Data provided.
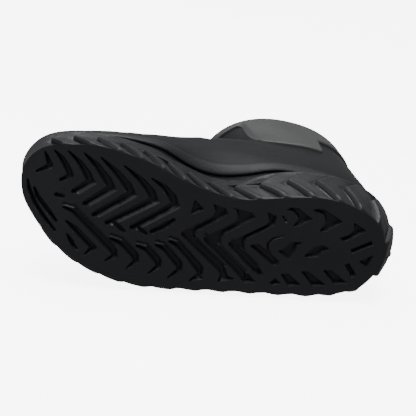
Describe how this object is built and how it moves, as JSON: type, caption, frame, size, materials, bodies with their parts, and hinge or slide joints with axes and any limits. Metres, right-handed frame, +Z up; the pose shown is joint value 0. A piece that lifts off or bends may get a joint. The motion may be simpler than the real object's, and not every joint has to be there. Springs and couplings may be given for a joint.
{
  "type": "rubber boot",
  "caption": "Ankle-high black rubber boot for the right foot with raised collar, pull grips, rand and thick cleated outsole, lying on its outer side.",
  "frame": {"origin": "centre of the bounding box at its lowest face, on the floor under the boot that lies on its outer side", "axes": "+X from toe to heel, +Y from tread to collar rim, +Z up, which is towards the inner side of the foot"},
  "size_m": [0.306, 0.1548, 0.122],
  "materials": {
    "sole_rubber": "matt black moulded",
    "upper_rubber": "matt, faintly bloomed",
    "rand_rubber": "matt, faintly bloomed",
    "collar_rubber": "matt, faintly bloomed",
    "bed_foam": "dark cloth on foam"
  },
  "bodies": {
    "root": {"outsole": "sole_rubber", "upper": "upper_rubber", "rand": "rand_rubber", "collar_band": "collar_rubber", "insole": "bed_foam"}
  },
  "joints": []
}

Goal of the exercise. All of the data must be returned exactly.

Response to the task.
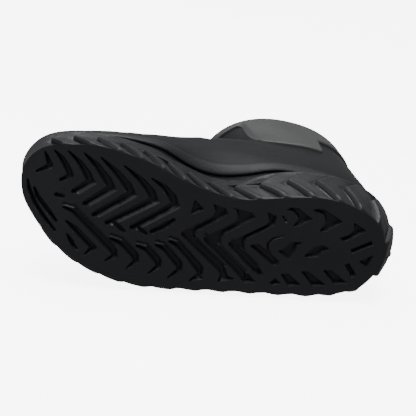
Describe how this object is built and how it moves, as JSON: type, caption, frame, size, materials, bodies with their parts, and hinge or slide joints with axes and any limits. Metres, right-handed frame, +Z up; the pose shown is joint value 0. A piece that lifts off or bends may get a joint. The motion may be simpler than the real object's, and not every joint has to be there. Springs and couplings may be given for a joint.
{
  "type": "rubber boot",
  "caption": "Ankle-high black rubber boot for the right foot with raised collar, pull grips, rand and thick cleated outsole, lying on its outer side.",
  "frame": {"origin": "centre of the bounding box at its lowest face, on the floor under the boot that lies on its outer side", "axes": "+X from toe to heel, +Y from tread to collar rim, +Z up, which is towards the inner side of the foot"},
  "size_m": [0.306, 0.1548, 0.122],
  "materials": {
    "sole_rubber": "matt black moulded",
    "upper_rubber": "matt, faintly bloomed",
    "rand_rubber": "matt, faintly bloomed",
    "collar_rubber": "matt, faintly bloomed",
    "bed_foam": "dark cloth on foam"
  },
  "bodies": {
    "root": {"outsole": "sole_rubber", "upper": "upper_rubber", "rand": "rand_rubber", "collar_band": "collar_rubber", "insole": "bed_foam"}
  },
  "joints": []
}